Sure, Israel got letters like this all the time. But October 1968 was less than a year after the Khartoum Conference, in which the Arab League spurned Israel's offer of the territories, saying No Peace. No Recognition. No Negotiations.

They had just offered all the land back and gotten a big fat NO. Khartoum was the high point of Arab intransigence. Who were the Israelis supposed to be flexible with, a brick wall? This letter was an effort to score points over the USSR, who were the only ones who had influence over the Arabs.
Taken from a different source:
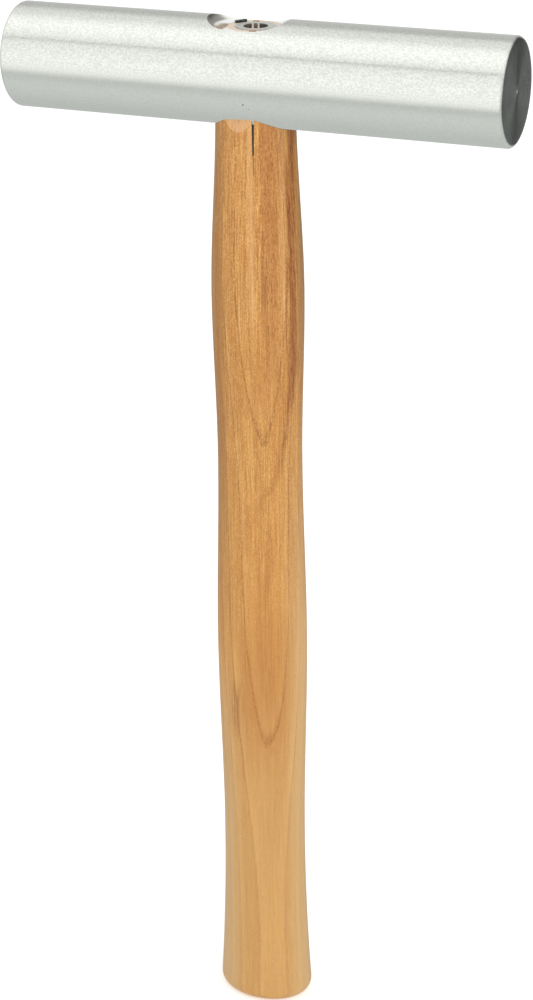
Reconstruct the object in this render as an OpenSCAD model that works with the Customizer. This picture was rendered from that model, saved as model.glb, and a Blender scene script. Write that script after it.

There was no Israeli offer of returning the conquered territories. And Nadine knows it. After the 1967 war, the Arabs wanted to settle a peace deal with Israel quickly. Israel refused. The Israeli intransigence led to Khartoum, not the other way around (as Nadine claims). And it is revealing that the countries which were attacked (the Arabs) are supposed to keep their heads bowed when facing the hostile aggressor (Israel). Was Czechoslovakia asked to show conciliation to Nazi Germany in 1938?

Message 17774686

Note that, at the time of Khartoum, Marshall Tito formulated a plan calling for Israeli withdrawal from the conquered territories, including full demilitarization and other security guarantees in these territories, and and "end ot the call for an Arab state of Palestine". Egypt and Jordan agreed, Israel rejected it.

The definitive text on the peace process between 1967 and 1973 is Finkelstein's "Image & Reality". But, you don't need to get into these nitty-gritty details. All you need to do is look at 1971, when Egypt offered Israel a full peace treaty, Israel recognized it as a valid offer, and Israel rejected it on the grounds that they were in a position of strength. In 1976, this offer was expanded to Syria, Egypt, the PLO, etc. Again, Israel rejected it (angrily). This has been on the table continuously for the past 3 decades, and it still is.

Your website doesn't mention either 1976 nor 1971. So, I would not consider it a useful resource.